Basel III      
As we start of the New Year, I think it is a good idea to assess Basel III’s impact on banks.  We have just finished year one of the five year phase in of Basel III. As many of you are well aware, when the Federal Reserve Board approved the Basel III Regulatory Capital and Market Risk Final Rule (“Basel III Rule”) on July 2, 2013, mortgage servicing assets (MSAs) were not given favorable treatment. MSAs are contractual rights owned by a bank to service mortgage loans owned by others for a fee.  In particular, the Basel III Rule does not allow banks to apply the full value of their MSAs to their Tier 1 Capital; banks will only be able to count a portion of the value of their MSAs as Tier 1 Capital. Under the Basel III Rules:

  • MSAs are individually limited to 10% of a bank’s common equity Tier 1 capital. MSAs in excess of the 10% threshold must be deducted from common equity;
  • The combined balance of MSAs, deferred tax assets, and investments in the common stock of unconsolidated financial institutions is limited to 15% of a bank’s common equity Tier 1 capital. If these combined assets exceed the 15% threshold, they must be deducted from common equity;
  • Any portion of a bank’s MSAs that are not deducted from the calculation of common equity Tier 1 will be subject to a 100% risk weight that will increase to 250% in 2018.      

Significant Impact on Regional and Community Banks
Financial institutions of all sizes sell mortgage loans that they originate to third parties like Freddie Mac and Fannie Mae. Many regional and community banks had a strategy to originate and sell mortgage loans to an investor in the secondary market but retain the right to service the mortgage loan. This was a way for regional and community banks to manage their interest rate risk by selling long-term credit assets while simultaneously maintaining valuable customer relationships. By retaining the servicing rights, the banks were also able to collect a stable source of fee income, which is a valuable asset in the current market. 

By making it very expensive for banks to hold MSAs in excess of the Basel III thresholds, (as well as increasing the regulatory risk associated with mortgage servicing as described in previous blog posts), there is a large disincentive for regional and community banks to service the mortgage loans that they make to their customers. Regional and community banks are faced with the choice of either selling their mortgage loans into the secondary market servicing-released and jeopardize their customer relationships or reducing their secondary market sales altogether, thereby reducing their fee income, which is also less than optimal. Selling mortgage loans servicing released also doesn’t make sense in the current low interest rate market. MSAs have historically risen in value as interest rates climb, largely because borrowers do not refinance and fewer loans are paid off. As such, banks can use MSAs to offset lower origination income that banks may suffer when interest rates rise. 

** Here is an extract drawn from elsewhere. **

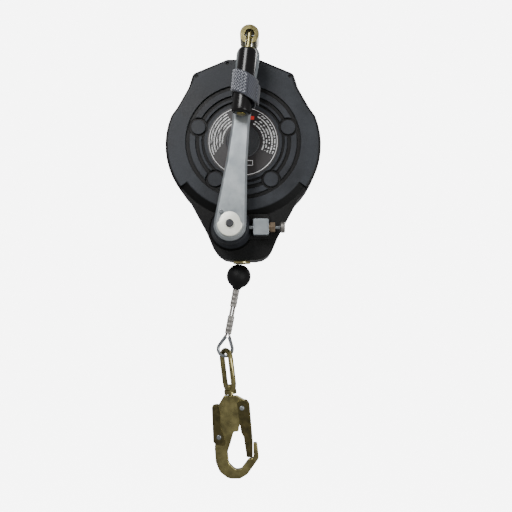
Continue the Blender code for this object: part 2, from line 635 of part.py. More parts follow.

Banks Continue to Sell Mortgage Servicing Portfolios to Nonbank Servicers
In 2014, Ocwen Financial Corp. (Ocwen) and Nationstar Mortgage both doubled the size of their servicing portfolios, according to industry newsletter Inside Mortgage Finance. At the end of the 3rd quarter of 2014, four of the top five mortgage servicers are banks but Nationstar is the 4th largest servicer, with a $378 billion portfolio that is approximately 53% the size of the third largest bank mortgage servicer, Bank of America, which has a $722 billion portfolio. Basel III applies to almost all banks and bank holding companies but does not apply to non-bank mortgage servicers. According to the Financial Stability Oversight Council’s 2013 Annual Report, mortgage servicing rights at US commercial banks and thrifts have declined by more than half since their peak in mid-2008. The volume of mortgage servicing portfolio sales has even caught the attention of regulators, who are starting to be concerned with the growth of the “shadow banking” sector. The Financial Stability Oversight Counsel, which is a federal agency responsible for monitoring risks in the financial system, has cited the growth of nonbank mortgage servicers as an emerging threat to the financial system. Notwithstanding increased regulatory scrutiny, including New York Department of Financial Institution’s intervention in the sale of MSAs to Ocwen in 2014, the American Bankers Association expects that banks will sell an additional $1 trillion in MSAs in the next two to three years. 

Practical Implications
Overall, consumers will likely lose because Basel III impacts service, credit availability and pricing of residential mortgage loans.   Banks will need to curtail lending in order to shrink the balance sheet.  Many banks will have to get out of the mortgage servicing business which translates into less variety of community and regional bank relationships with consumers.  Since banks generally price mortgage loans based upon their use capital, the Basel III Rules have and will increase the cost of funding for banks, which will ultimately result in higher prices for consumers attempting to get mortgage loans. When you layer the new regulatory rules (e.g. Qualified Mortgages, new Servicing Standards, Regulation AB, and other consumer regulations) on top of Basel III, regulators have created a potent New Year cocktail that many regional and community banks cannot afford to drink.